魏惠王,又稱梁惠王,文中主要通過記事表現其為人。他在位三十六年,前十八年靠文侯打下的基礎,與諸侯交戰互有勝負;後十八年則連連敗績。一次是伐趙,被齊國派田忌、孫臏用計大敗於桂陵;再一次是伐韓,又被田忌、孫臏大敗於馬陵;另一次是被商鞅率秦軍打敗,盡失河西之地。這幾次大敗使魏國兵力耗盡,國力空虛。惠王到晚年似乎有所覺悟,想廣招賢士以挽回敗局,但為時已晚。孟子的一席話給惠王作了總結:「為人君,仁義而已矣,何以利為!」尖銳地指出魏惠王的失敗是只顧爭利,不施仁義的結果。引用名人的話來評價人物,比作者直接評價更具有權威性。

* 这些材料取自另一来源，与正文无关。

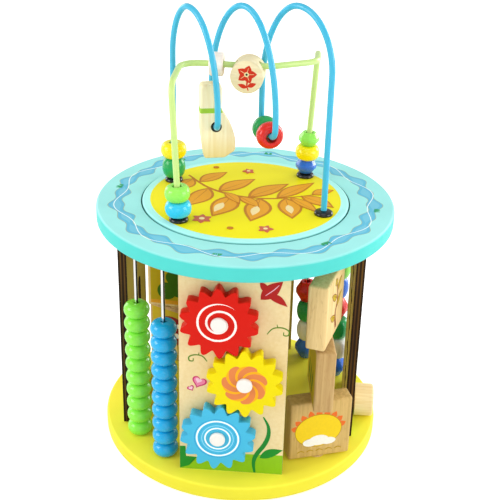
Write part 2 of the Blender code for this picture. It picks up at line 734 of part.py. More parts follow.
# A foot: the tail in the lid, a domed ferrule on it, and the wire that goes on from there
def foot_points(plan):
    dome = [(-SOCKET_DEPTH, MAZE_WIRE_RADIUS), (FIT_GAP, MAZE_WIRE_RADIUS), (FIT_GAP, FERRULE_RADIUS),
            (FERRULE_HEIGHT * 0.45, FERRULE_RADIUS), (FERRULE_HEIGHT * 0.85, FERRULE_RADIUS * 0.72),
            (FERRULE_HEIGHT, MAZE_WIRE_RADIUS)]
    return [(maze_point(plan, height), radius) for height, radius in dome]


def blue_arch(start, end, heights, share):
    spring, crown, landing = heights
    handle = 0.54

    def at(part, height):
        x = start[0] + (end[0] - start[0]) * part
        y = start[1] + (end[1] - start[1]) * part
        return maze_point((x, y), height)

    rise = spring + (crown - spring) * handle
    fall = landing + (crown - landing) * handle
    up = cubic(at(0, spring), at(0, rise), at(share * (1 - handle), crown), at(share, crown), 6)
    down = cubic(at(share, crown), at(share + (1 - share) * handle, crown), at(1, fall), at(1, landing), 6)
    return [at(0, spring)] + up + down


def blue_wire_points():
    points = []
    for i, (start, end, heights, share) in enumerate(BLUE_ARCHES):
        points += blue_arch(start, end, heights, share)
        if i < len(BLUE_LOW_LOOPS):
            (front, front_bend), (back, back_bend) = BLUE_LOW_LOOPS[i]
            following = BLUE_ARCHES[i + 1]
            a = maze_point(end, front)
            b = maze_point(following[0], back)
            points += corner(maze_point(end, heights[2]), a, b, front_bend)
            points += corner(a, b, maze_point(following[0], following[2][0]), back_bend)
    return points


def lime_wire_points():
    height = LIME_HEIGHT
    corners = [maze_point(plan, height) for plan, _ in LIME_TOP_CORNERS]
    first = maze_point(LIME_FEET[0], FERRULE_HEIGHT * 1.5)
    last = maze_point(LIME_FEET[1], FERRULE_HEIGHT * 1.5)
    stops = [first] + corners + [last]
    points = [first]
    for i, (_, reach) in enumerate(LIME_TOP_CORNERS):
        points += corner(stops[i], stops[i + 1], stops[i + 2], reach)
    return points + [last]


def build_maze_wire(name, middle, feet, colour):
    start = foot_points(feet[0])
    end = list(reversed(foot_points(feet[1])))
    path = [p for p, _ in start] + middle + [p for p, _ in end]
    radii = [r for _, r in start] + [MAZE_WIRE_RADIUS] * len(middle) + [r for _, r in end]
    make_object(name, tube_mesh(name, path, radii, WIRE_SIDES), finish(name, colour, 0.3))


def build_lid():
    top = [(0, LID_TOP)] + list(reversed(edge_arc(LID_RADIUS, LID_TOP, 1)))
    mesh = turned_mesh("maze_lid", top + [(LID_RADIUS, LID_BOTTOM), (0, LID_BOTTOM)], DISC_SIDES)
    lid = make_object("maze_lid", mesh, finish("maze_lid", TURQUOISE))
    bm = bmesh.new()
    hole = MAZE_WIRE_RADIUS + FIT_GAP
    floor = LID_TOP - SOCKET_DEPTH - FIT_GAP
    for plan in (BLUE_ARCHES[0][0], BLUE_ARCHES[-1][1], LIME_FEET[0], LIME_FEET[1]):
        add_turned(bm, [(0, LID_TOP + hole), (hole, LID_TOP + hole), (hole, floor), (0, floor)],
                   12, (plan[0], plan[1], 0))
    cut(lid, bm)


# Beads threaded on a straight leg, from its ferrule up. The leg leans from foot to top.
def build_leg_beads(prefix, foot, top, beads, colours):
    base = maze_point(foot, FERRULE_HEIGHT + 2 * FIT_GAP)
    lean = (top - base).normalized()
    turn = Vector((0, 0, 1)).rotation_difference(lean).to_euler()
    bore = MAZE_WIRE_RADIUS + MAZE_BORE_GAP
    along = 0.0
    for i, (radius, height, kind) in enumerate(beads):
        name = "%s_%d" % (prefix, i + 1)
        centre = base + lean * (along + height / 2)
        make_object(name, bead_mesh(name, radius, height, bore, kind), finish(name, colours[i], 0.2),
                    centre, turn)
        along += height + FIT_GAP


def build_maze_beads():
    blue_foot = BLUE_ARCHES[0][0]
    build_leg_beads("blue_foot_bead", blue_foot, maze_point(blue_foot, LIME_HEIGHT), BLUE_FOOT_BEADS,
                    (GREEN, GEAR_YELLOW))
    corners = [maze_point(plan, LIME_HEIGHT) for plan, _ in LIME_TOP_CORNERS]
    build_leg_beads("lime_front_bead", LIME_FEET[0], corners[0], LIME_FRONT_BEADS, (SKY, LIME))
    build_leg_beads("lime_back_bead", LIME_FEET[1], corners[-1], LIME_BACK_BEADS,
                    (BLUE, GEAR_YELLOW, LIME))


# The bottom of a low loop: its front corner and its direction
def low_loop_run(index):
    (front, _), (back, _) = BLUE_LOW_LOOPS[index]
    a = maze_point(BLUE_ARCHES[index][1], front)
    b = maze_point(BLUE_ARCHES[index + 1][0], back)
    return a, (b - a).normalized()


def build_loop_beads():
    start, along = low_loop_run(1)
    bore = LOOP_BEAD_BORE_RADIUS
    turn = Vector((0, 0, 1)).rotation_difference(along).to_euler()
    reach = LOOP_BEADS_START
    for name, (radius, height), colour in (("red_loop_bead", RED_LOOP_BEAD, RED),
                                           ("green_loop_bead", GREEN_LOOP_BEAD, GREEN)):
        centre = start + along * (reach + height / 2) - Vector((0, 0, LOOP_BEAD_SAG))
        make_object(name, bead_mesh(name, radius, height, bore, "round"), finish(name, colour, 0.2),
                    centre, turn)
        reach += height + LOOP_BEADS_SPACE


# The lime wire's middle run, where it passes a given x
def lime_run(x):
    (left, _), (right, _) = LIME_TOP_CORNERS[1], LIME_TOP_CORNERS[2]
    a = maze_point(left, LIME_HEIGHT)
    b = maze_point(right, LIME_HEIGHT)
    along = (b - a).normalized()
    return a + along * ((x - a.x) / along.x), along


def build_discs():
    point, along = lime_run(PICTURE_DISC_X)
    yaw = math.atan2(along.y, along.x)
    soft = 0.0012
    radius = PICTURE_DISC_RADIUS
    half = PICTURE_DISC_THICKNESS / 2
    profile = [(0, half), (radius - soft, half), (radius, half - soft), (radius, soft - half),
               (radius - soft, -half), (0, -half)]
    disc = make_object("picture_disc", turned_mesh("picture_disc", profile, 24), finish("picture_disc", WOOD),
                       point - Vector((0, 0, PICTURE_DISC_DROP)), (math.pi / 2, 0, yaw))
    bm = bmesh.new()
    bore = MAZE_WIRE_RADIUS + MAZE_BORE_GAP
    add_turned(bm, [(0, radius * 2), (bore, radius * 2), (bore, -radius * 2), (0, -radius * 2)], 12)
    turn = Matrix.Translation(point) @ Matrix.Rotation(yaw, 4, 'Z') @ Matrix.Rotation(math.pi / 2, 4, 'Y')
    bmesh.ops.transform(bm, matrix=turn, verts=bm.verts)
    cut(disc, bm)

    point, along = lime_run(PLAIN_DISC_X)
    half = PLAIN_DISC_THICKNESS / 2
    radius = PLAIN_DISC_RADIUS
    profile = [(bore, half), (radius - soft, half), (radius, half - soft), (radius, soft - half),
               (radius - soft, -half), (bore, -half)]
    turn = Vector((0, 0, 1)).rotation_difference(along).to_euler()
    mesh = turned_mesh("plain_disc", profile, 20)
    make_object("plain_disc", mesh, finish("plain_disc", WHITE), point, turn)


# A cut-out of a long-necked animal with one flat foot, hanging on the wire at its shoulder
def animal_outline():
    left = -ANIMAL_LEFT_OF_WIRE
    right = left + ANIMAL_BODY_WIDTH
    neck = left + ANIMAL_NECK_WIDTH
    low = -ANIMAL_BELOW_WIRE
    high = LIME_HEIGHT - BLUE_LOW_LOOPS[0][0][0] - ANIMAL_TOP_GAP
    toe = left + ANIMAL_TOE
    return [(toe, low), (toe + ANIMAL_SOLE, low), (right, low + ANIMAL_HEEL_RISE),
            (right, low * 0.4), (right - 0.003, -0.001), (neck + 0.004, 0.009), (neck, 0.014),
            (neck, high - 0.002), (neck - 0.002, high), (left + 0.002, high), (left, high - 0.002),
            (left - 0.0005, 0)]


def build_animal():
    start, along = low_loop_run(0)
    bm = bmesh.new()
    half = ANIMAL_THICKNESS / 2
    add_prism(bm, animal_outline(), -half, half)
    middle = start + along * (BLUE_LOW_LOOPS[0][0][1] + half)
    yaw = math.atan2(along.y, along.x) - math.pi / 2
    block = make_object("animal_block", mesh_from(bm, "animal_block"), finish("animal_block", WOOD, 0.5),
                        middle, (math.pi / 2, 0, yaw))
    cutter = bmesh.new()
    bore = ANIMAL_BORE_RADIUS
    reach = ANIMAL_THICKNESS * 2
    add_turned(cutter, [(0, reach), (bore, reach), (bore, -reach), (0, -reach)], 12)
    turn = Matrix.Translation(middle) @ Vector((0, 0, 1)).rotation_difference(along).to_matrix().to_4x4()
    bmesh.ops.transform(cutter, matrix=turn, verts=cutter.verts)
    cut(block, cutter)


# A hand: a round hub that narrows to its tip, drawn pointing up and turned to its hour
def build_hand(name, length, layer, angle, colour):
    steps = 10
    outline = []
    for i in range(steps + 1):
        turn = math.radians(150 + 240 * i / steps)
        outline.append((HAND_HUB_RADIUS * math.cos(turn), HAND_HUB_RADIUS * math.sin(turn)))
    shoulder = HAND_HUB_RADIUS * 0.55
    outline += [(shoulder, length * 0.7), (0, length), (-shoulder, length * 0.7)]
    bm = bmesh.new()
    add_prism(bm, outline, 0, HAND_THICKNESS)
    place = (0, PANEL_FACE + FIT_GAP + layer * (HAND_THICKNESS + FIT_GAP), BASE_TOP + CLOCK_HEIGHT)
    turn = Matrix.Rotation(math.pi, 4, 'Z') @ Matrix.Rotation(math.pi / 2, 4, 'X')
    turn = turn @ Matrix.Rotation(-math.radians(angle), 4, 'Z')
    hand = make_object(name, mesh_from(bm, name), finish(name, colour), place, turn.to_euler())
    bore = bmesh.new()
    add_cross_hole(bore, place, CLOCK_PIN_RADIUS + SPIN_GAP, 8 * HAND_THICKNESS)
    cut(hand, bore)


def build_clock():
    build_hand("clock_hour_hand", HOUR_HAND_LENGTH, 0, 305, BLUE)
    build_hand("clock_minute_hand", MINUTE_HAND_LENGTH, 1, 60, RED)
    head = 2 * (HAND_THICKNESS + FIT_GAP) + FIT_GAP
    profile = [(0, head + CLOCK_HEAD_THICKNESS), (CLOCK_HEAD_RADIUS, head + CLOCK_HEAD_THICKNESS * 0.5),
               (CLOCK_HEAD_RADIUS, head), (CLOCK_PIN_RADIUS, head), (CLOCK_PIN_RADIUS, -CLOCK_PIN_DEPTH),
               (0, -CLOCK_PIN_DEPTH)]
    make_object("clock_pin", turned_mesh("clock_pin", profile, 12), finish("clock_pin", STEEL, 0.3, 1.0),
                (0, PANEL_FACE, BASE_TOP + CLOCK_HEIGHT), (-math.pi / 2, 0, 0))


def main():
    clear_scene()
    build_base()
    build_ring()
    build_panels()
    build_gears()
    build_abacus()
    build_spinners()
    build_strings()
    build_lid()
    build_maze_wire("blue_maze_wire", blue_wire_points(), (BLUE_ARCHES[0][0], BLUE_ARCHES[-1][1]), SKY)
    build_maze_wire("lime_maze_wire", lime_wire_points(), LIME_FEET, LIME)
    build_maze_beads()
    build_loop_beads()
    build_discs()
    build_animal()
    build_track_pieces()
    build_clock()


main()
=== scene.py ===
# Looks for the round wooden activity centre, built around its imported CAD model.
# Lengths are in metres, except where a name or a note says mm. The front panel faces -Y.

import math
import random

import bmesh
import bpy
from mathutils import Matrix, Vector


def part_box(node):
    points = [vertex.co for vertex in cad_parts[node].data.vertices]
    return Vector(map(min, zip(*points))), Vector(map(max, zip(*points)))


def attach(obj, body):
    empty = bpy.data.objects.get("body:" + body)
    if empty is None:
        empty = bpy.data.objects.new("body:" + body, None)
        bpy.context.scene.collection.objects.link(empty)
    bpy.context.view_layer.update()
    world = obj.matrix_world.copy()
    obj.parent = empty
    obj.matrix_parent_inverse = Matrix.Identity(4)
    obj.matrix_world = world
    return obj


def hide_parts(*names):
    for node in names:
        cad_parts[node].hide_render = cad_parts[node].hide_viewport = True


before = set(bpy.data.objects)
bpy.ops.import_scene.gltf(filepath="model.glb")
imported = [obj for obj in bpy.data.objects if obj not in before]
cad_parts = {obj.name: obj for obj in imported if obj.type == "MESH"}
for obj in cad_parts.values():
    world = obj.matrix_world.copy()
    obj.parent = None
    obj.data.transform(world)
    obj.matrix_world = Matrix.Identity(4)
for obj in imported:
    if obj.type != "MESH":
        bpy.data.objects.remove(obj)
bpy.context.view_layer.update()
mm = 0.001
gap = 0.0003      # between pieces that touch, as in the CAD model
fullTurn = 2 * math.pi
print("frame loaded:", len(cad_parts), "nodes")


# Tools for materials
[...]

對安釐王的記述篇幅較長,將近全文的三分之一。主要內容不在記事,而是用不同的方式,從不同的角度揭示了安釐(Ιí 簡字『厘』)王的嚴重失策。首先是通過蘇代對安釐王的批評指出了「以地事秦,譬猶抱薪救火」的道理。其次是通過秦國大臣中旗對形勢的分析指出,魏如能與韓聯合起來,其力量是不可輕視的。最後記述了無忌反對魏王伐韓的談話,這段談話長約千言,對親秦之害、存韓之利的分析極為精闢。三段談話雖然出自不同人之口,但連繫起來恰似一篇完整的談話,層層深入地揭示了問題的要害。作者對這些史料的選擇與安排是頗具匠心的。[1]

作品出處

本文出自《史記》。

《史記》是西漢著名史學家司馬遷撰寫的一部紀傳體史書,是中國歷史上第一部紀傳體通史,被列為「二十四史」之首,該書記載了從上古傳說中的黃帝時期,到漢武帝元狩元年,長達3000多年的歷史,是「二十五史」之首,與後來的《漢書》《後漢書》《三國志》合稱「前四史」。《史記》被列為「二十四史」之首,與《漢書》、《後漢書》、《三國志》合稱「前四史」,對後世史學和文學的發展都產生了深遠影響。其首創的紀傳體編史方法為後來歷代「正史」所傳承。被公認為是中國史書的典範。[2]

作者簡介

司馬遷(約公元前145或前135年—?),字子長,夏陽(在今陝西韓城西南)人。出身史學世家,父親司馬談官至太史令。司馬遷繼承父親太史令的職位後,得以飽覽朝廷藏書,又隨漢武帝到各地巡遊,增長了見識;他同時開始着手整理史料,以完成父親寫一部「名主賢君、忠臣死義之事」的通史的遺願。漢武帝天漢二年(公元前99年),司馬遷因上疏為李陵辯護觸怒武帝,被處以宮刑。受此大辱,司馬遷憤不欲生,但為了實現自己的理想,決心「隱忍苟活」。出獄後任中書令,繼續發憤著書,完成了被魯迅先生譽為「史家之絕唱,無韻之離騷」的名著《史記》。